To gain permission to install a course on public land, you must find out what jurisdiction the land falls under. Start by talking with your local government and proceed from there. They can tell you about zoning and how to proceed. Then comes the dirty work of contacting the correct officials and possibly attending park board meetings and pitching your ideas. Luckily disc golf is now in the public consciousness, whereas years before, it was tough to pitch an idea about throwing frisbees at metal targets as something beneficial for the city! Schukar had this to say about proposing disc golf courses back in the 90s; “In the old days, we had to tell the parks department what disc golf was. Those workers mostly didn’t know what the sport was. Can you imagine trying to explain the sport back then? Most park employees now at least have an idea of the sport due to more exposure through the years.”
One of the best ways to approach this process is to find underutilized land under city ownership and go through the process of speaking with city officials. Disc golf has experienced increased exposure, and the benefits of a course on public property are well documented. Make sure you show up to meetings with a proposed budget to paint a picture of expenses. From here, it is time to learn how to design a course.
Where To Start
At this point, you have permission to install a course. Excitement will be high as you take your next steps. Two directives should begin simultaneously;
1. Raise money
2. Design the course
First, figure out how you will fund the course. This can come from many sources. Most people forget about this aspect of course design. Be prepared. Step one is to figure out your budget. This will help you in meetings, so it is clear how much money needs to be raised. If the course is on public land, the easiest source would be from the city. This has become increasingly possible as cities now understand the benefits of disc golf for their properties. Other possible sources of income are from local businesses, local disc golf clubs, fundraising events, private donors, etc. Be creative with your fundraising and keep all doors open. You never know who will have an interest in sponsoring a course.
Simultaneously it is time to design your course. Walk your land and bring friends along. I highly recommend having an experienced course designer with you as well as other players who can give input. “Walk the property first, and don’t even try to design holes,” said Schukar. Take in the physical landscape and note interesting aspects of the landscape for hole placement. Items to bring with you on the second walk are as follows;
- Ribbon(multiple colors for marking trees/brush for certain removal as well as potential removal)
- Measuring wheel
- Discs to try out various lines
- Tree trimmers
- Spray paint(for marking tee pads, etc.)

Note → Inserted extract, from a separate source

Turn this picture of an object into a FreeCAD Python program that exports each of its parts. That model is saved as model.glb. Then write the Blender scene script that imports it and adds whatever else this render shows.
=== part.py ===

Be open to input from the more experienced designer and other players. Look for unique features of the landscape and design your holes directly into them. “When you get to a property, you find the coolest holes possible and then try to link them together,” said Schukar. Maybe it is a beautiful landing zone or a mesmerizing tree, or a water feature; incorporate interesting features into your course and design around them. Schukar also recommends finding your parking area and designing holes 1, 9, 10, and 18 first. Have holes 1 and 10 start by the parking area, and holes 9 and 18 finish back toward the parking area. This provides a foundation so that players can loop back by their car, play only nine holes if time permits, grab water, etc. Then you are able to design the rest of the holes with the flow.
“An ideal design is out and back(holes 1-9) and out and back(holes 10-18). It makes sense to start with those and then be flexible. You work from those points.” For this initial design period, Schukar recommends bringing lots of ribbons to mark trees for removal so you can visualize lines. “I always walk the property with lots of ribbons. We mark trees to be taken out or possibly taken out. I walk back and forth and back and forth to visualize the line. You can also never be sure how long the hole is until you walk it with the measuring wheel. So make sure you are designing holes that challenge players with both distance and accuracy.”
Schukar recommends variety throughout your course. This will keep players interested and also develop a multitude of skills which will create better players. Make sure that your course is well spaced, as safety is a must. Schukar recommends researching John Houck and possibly attending one of his course design workshops. Houck is the most prolific designer in the world and has over 120 solo designs.
Bringing It All Together
Disc golf has experienced a boom in recent years, and courses have become increasingly filled, especially well-designed courses. To make sure our sport continues to grow in a positive direction, we need more quality courses across the globe. Many people have design ideas, and I highly encourage you to follow through and take the next step toward course design. Find a plot of land and begin your adventure. Develop relationships with more experienced designers and begin the fundraising process. Then get out that ribbon and visualize the lines. The disc golf community will be thankful!